**Collected material:**
┄┄┄┄┄┄┄┄┄┄┄┄┄┄┄┄┄┄┄┄

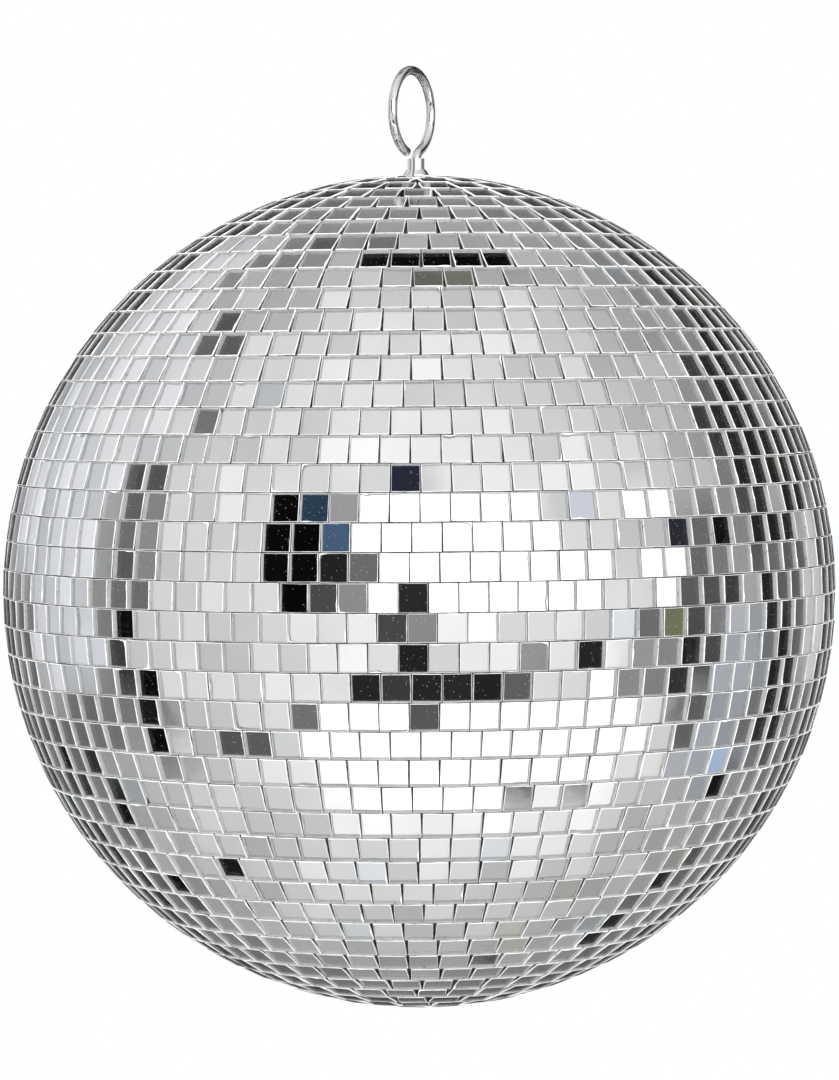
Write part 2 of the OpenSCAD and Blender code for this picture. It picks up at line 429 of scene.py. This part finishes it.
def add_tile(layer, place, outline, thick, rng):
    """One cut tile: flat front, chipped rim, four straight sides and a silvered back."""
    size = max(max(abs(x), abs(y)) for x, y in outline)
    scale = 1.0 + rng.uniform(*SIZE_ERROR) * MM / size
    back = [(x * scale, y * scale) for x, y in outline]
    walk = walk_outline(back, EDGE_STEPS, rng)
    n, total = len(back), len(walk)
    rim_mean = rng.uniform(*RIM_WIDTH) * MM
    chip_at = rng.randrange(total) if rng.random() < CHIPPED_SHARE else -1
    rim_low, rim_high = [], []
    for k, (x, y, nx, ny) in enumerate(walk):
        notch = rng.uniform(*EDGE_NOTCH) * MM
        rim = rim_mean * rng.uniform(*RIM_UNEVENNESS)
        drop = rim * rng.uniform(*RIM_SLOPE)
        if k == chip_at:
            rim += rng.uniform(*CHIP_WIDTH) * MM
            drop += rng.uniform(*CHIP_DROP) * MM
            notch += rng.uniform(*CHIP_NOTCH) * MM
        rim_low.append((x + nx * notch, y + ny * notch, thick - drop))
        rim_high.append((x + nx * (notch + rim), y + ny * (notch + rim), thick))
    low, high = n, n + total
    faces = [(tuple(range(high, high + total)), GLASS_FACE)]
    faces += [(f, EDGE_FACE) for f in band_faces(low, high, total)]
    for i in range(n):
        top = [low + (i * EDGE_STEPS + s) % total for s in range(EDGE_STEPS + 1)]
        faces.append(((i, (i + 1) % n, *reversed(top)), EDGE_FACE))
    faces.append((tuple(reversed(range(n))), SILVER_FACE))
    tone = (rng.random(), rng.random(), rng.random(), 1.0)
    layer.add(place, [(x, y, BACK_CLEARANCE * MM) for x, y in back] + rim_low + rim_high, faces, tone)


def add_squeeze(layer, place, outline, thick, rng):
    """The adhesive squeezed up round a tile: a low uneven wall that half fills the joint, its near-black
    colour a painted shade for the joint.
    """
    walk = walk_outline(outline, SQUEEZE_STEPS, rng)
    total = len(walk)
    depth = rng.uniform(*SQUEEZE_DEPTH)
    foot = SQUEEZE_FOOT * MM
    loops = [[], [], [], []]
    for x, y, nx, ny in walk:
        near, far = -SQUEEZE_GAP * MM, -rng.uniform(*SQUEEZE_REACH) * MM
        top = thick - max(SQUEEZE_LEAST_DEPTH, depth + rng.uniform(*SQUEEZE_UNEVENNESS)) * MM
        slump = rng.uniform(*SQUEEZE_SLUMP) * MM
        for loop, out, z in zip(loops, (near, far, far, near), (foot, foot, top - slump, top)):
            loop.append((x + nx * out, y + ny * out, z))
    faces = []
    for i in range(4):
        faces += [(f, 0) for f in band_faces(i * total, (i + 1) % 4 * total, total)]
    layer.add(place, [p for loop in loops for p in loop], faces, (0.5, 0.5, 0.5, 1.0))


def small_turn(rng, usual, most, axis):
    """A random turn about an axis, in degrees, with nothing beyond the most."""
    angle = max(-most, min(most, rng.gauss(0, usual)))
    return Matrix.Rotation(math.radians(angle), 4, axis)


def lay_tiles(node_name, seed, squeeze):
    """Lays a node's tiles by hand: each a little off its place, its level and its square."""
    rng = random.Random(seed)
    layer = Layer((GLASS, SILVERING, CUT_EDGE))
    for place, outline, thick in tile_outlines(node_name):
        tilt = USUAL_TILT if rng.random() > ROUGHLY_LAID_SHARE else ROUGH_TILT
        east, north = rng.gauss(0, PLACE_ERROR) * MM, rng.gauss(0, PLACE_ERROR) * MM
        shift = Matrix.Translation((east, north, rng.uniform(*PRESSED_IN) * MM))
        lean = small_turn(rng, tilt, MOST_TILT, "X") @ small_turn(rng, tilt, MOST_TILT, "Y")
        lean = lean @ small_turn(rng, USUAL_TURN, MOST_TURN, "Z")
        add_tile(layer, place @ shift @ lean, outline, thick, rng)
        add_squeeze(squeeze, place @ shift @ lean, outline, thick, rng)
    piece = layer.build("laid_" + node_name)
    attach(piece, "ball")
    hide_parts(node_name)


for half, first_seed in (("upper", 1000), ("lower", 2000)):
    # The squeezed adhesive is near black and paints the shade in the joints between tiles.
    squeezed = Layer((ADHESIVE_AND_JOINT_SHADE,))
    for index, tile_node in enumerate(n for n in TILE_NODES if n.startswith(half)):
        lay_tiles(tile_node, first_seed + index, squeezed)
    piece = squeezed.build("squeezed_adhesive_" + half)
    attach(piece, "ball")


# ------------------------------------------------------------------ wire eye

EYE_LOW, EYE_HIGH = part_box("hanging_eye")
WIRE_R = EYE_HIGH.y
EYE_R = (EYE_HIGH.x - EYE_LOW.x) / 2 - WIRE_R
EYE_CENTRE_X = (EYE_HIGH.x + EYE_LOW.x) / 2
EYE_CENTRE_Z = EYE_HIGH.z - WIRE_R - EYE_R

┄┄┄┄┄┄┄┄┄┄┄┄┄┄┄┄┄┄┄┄

**The exercise:** Go through the material above line by line and copy it exactly.

**Solution to the exercise:**
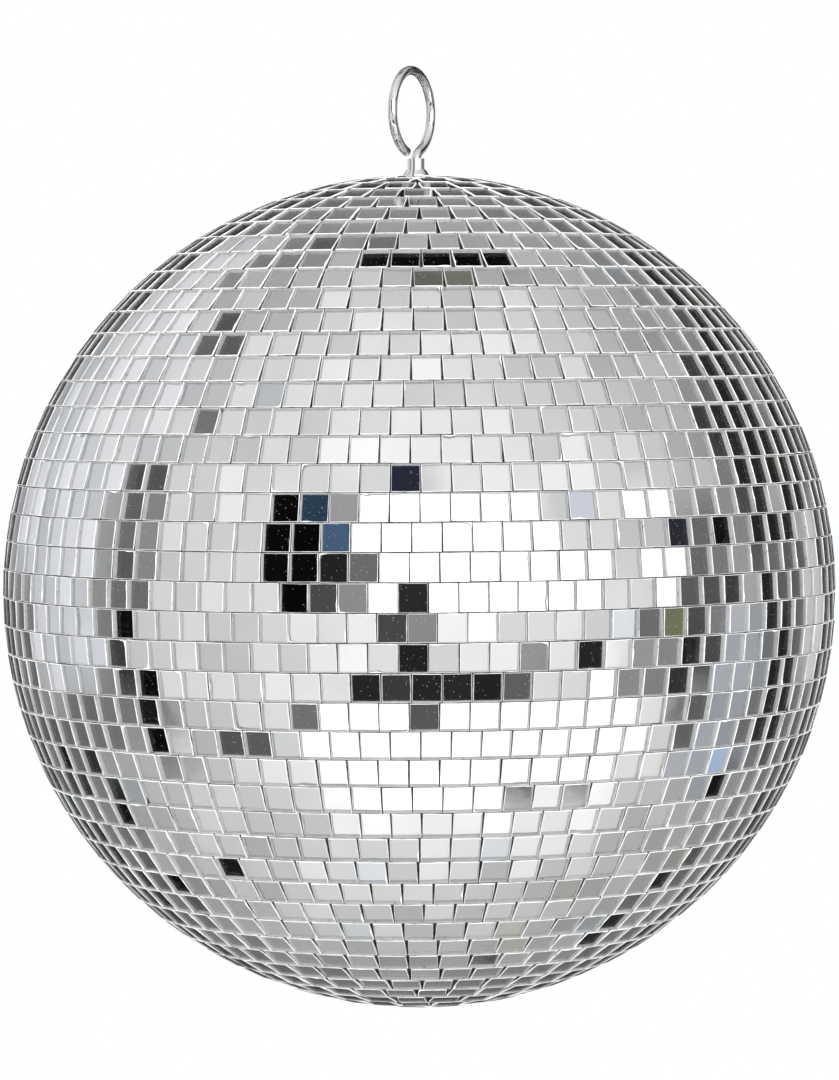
Write part 2 of the OpenSCAD and Blender code for this picture. It picks up at line 429 of scene.py. This part finishes it.
def add_tile(layer, place, outline, thick, rng):
    """One cut tile: flat front, chipped rim, four straight sides and a silvered back."""
    size = max(max(abs(x), abs(y)) for x, y in outline)
    scale = 1.0 + rng.uniform(*SIZE_ERROR) * MM / size
    back = [(x * scale, y * scale) for x, y in outline]
    walk = walk_outline(back, EDGE_STEPS, rng)
    n, total = len(back), len(walk)
    rim_mean = rng.uniform(*RIM_WIDTH) * MM
    chip_at = rng.randrange(total) if rng.random() < CHIPPED_SHARE else -1
    rim_low, rim_high = [], []
    for k, (x, y, nx, ny) in enumerate(walk):
        notch = rng.uniform(*EDGE_NOTCH) * MM
        rim = rim_mean * rng.uniform(*RIM_UNEVENNESS)
        drop = rim * rng.uniform(*RIM_SLOPE)
        if k == chip_at:
            rim += rng.uniform(*CHIP_WIDTH) * MM
            drop += rng.uniform(*CHIP_DROP) * MM
            notch += rng.uniform(*CHIP_NOTCH) * MM
        rim_low.append((x + nx * notch, y + ny * notch, thick - drop))
        rim_high.append((x + nx * (notch + rim), y + ny * (notch + rim), thick))
    low, high = n, n + total
    faces = [(tuple(range(high, high + total)), GLASS_FACE)]
    faces += [(f, EDGE_FACE) for f in band_faces(low, high, total)]
    for i in range(n):
        top = [low + (i * EDGE_STEPS + s) % total for s in range(EDGE_STEPS + 1)]
        faces.append(((i, (i + 1) % n, *reversed(top)), EDGE_FACE))
    faces.append((tuple(reversed(range(n))), SILVER_FACE))
    tone = (rng.random(), rng.random(), rng.random(), 1.0)
    layer.add(place, [(x, y, BACK_CLEARANCE * MM) for x, y in back] + rim_low + rim_high, faces, tone)


def add_squeeze(layer, place, outline, thick, rng):
    """The adhesive squeezed up round a tile: a low uneven wall that half fills the joint, its near-black
    colour a painted shade for the joint.
    """
    walk = walk_outline(outline, SQUEEZE_STEPS, rng)
    total = len(walk)
    depth = rng.uniform(*SQUEEZE_DEPTH)
    foot = SQUEEZE_FOOT * MM
    loops = [[], [], [], []]
    for x, y, nx, ny in walk:
        near, far = -SQUEEZE_GAP * MM, -rng.uniform(*SQUEEZE_REACH) * MM
        top = thick - max(SQUEEZE_LEAST_DEPTH, depth + rng.uniform(*SQUEEZE_UNEVENNESS)) * MM
        slump = rng.uniform(*SQUEEZE_SLUMP) * MM
        for loop, out, z in zip(loops, (near, far, far, near), (foot, foot, top - slump, top)):
            loop.append((x + nx * out, y + ny * out, z))
    faces = []
    for i in range(4):
        faces += [(f, 0) for f in band_faces(i * total, (i + 1) % 4 * total, total)]
    layer.add(place, [p for loop in loops for p in loop], faces, (0.5, 0.5, 0.5, 1.0))


def small_turn(rng, usual, most, axis):
    """A random turn about an axis, in degrees, with nothing beyond the most."""
    angle = max(-most, min(most, rng.gauss(0, usual)))
    return Matrix.Rotation(math.radians(angle), 4, axis)


def lay_tiles(node_name, seed, squeeze):
    """Lays a node's tiles by hand: each a little off its place, its level and its square."""
    rng = random.Random(seed)
    layer = Layer((GLASS, SILVERING, CUT_EDGE))
    for place, outline, thick in tile_outlines(node_name):
        tilt = USUAL_TILT if rng.random() > ROUGHLY_LAID_SHARE else ROUGH_TILT
        east, north = rng.gauss(0, PLACE_ERROR) * MM, rng.gauss(0, PLACE_ERROR) * MM
        shift = Matrix.Translation((east, north, rng.uniform(*PRESSED_IN) * MM))
        lean = small_turn(rng, tilt, MOST_TILT, "X") @ small_turn(rng, tilt, MOST_TILT, "Y")
        lean = lean @ small_turn(rng, USUAL_TURN, MOST_TURN, "Z")
        add_tile(layer, place @ shift @ lean, outline, thick, rng)
        add_squeeze(squeeze, place @ shift @ lean, outline, thick, rng)
    piece = layer.build("laid_" + node_name)
    attach(piece, "ball")
    hide_parts(node_name)


for half, first_seed in (("upper", 1000), ("lower", 2000)):
    # The squeezed adhesive is near black and paints the shade in the joints between tiles.
    squeezed = Layer((ADHESIVE_AND_JOINT_SHADE,))
    for index, tile_node in enumerate(n for n in TILE_NODES if n.startswith(half)):
        lay_tiles(tile_node, first_seed + index, squeezed)
    piece = squeezed.build("squeezed_adhesive_" + half)
    attach(piece, "ball")


# ------------------------------------------------------------------ wire eye

EYE_LOW, EYE_HIGH = part_box("hanging_eye")
WIRE_R = EYE_HIGH.y
EYE_R = (EYE_HIGH.x - EYE_LOW.x) / 2 - WIRE_R
EYE_CENTRE_X = (EYE_HIGH.x + EYE_LOW.x) / 2
EYE_CENTRE_Z = EYE_HIGH.z - WIRE_R - EYE_R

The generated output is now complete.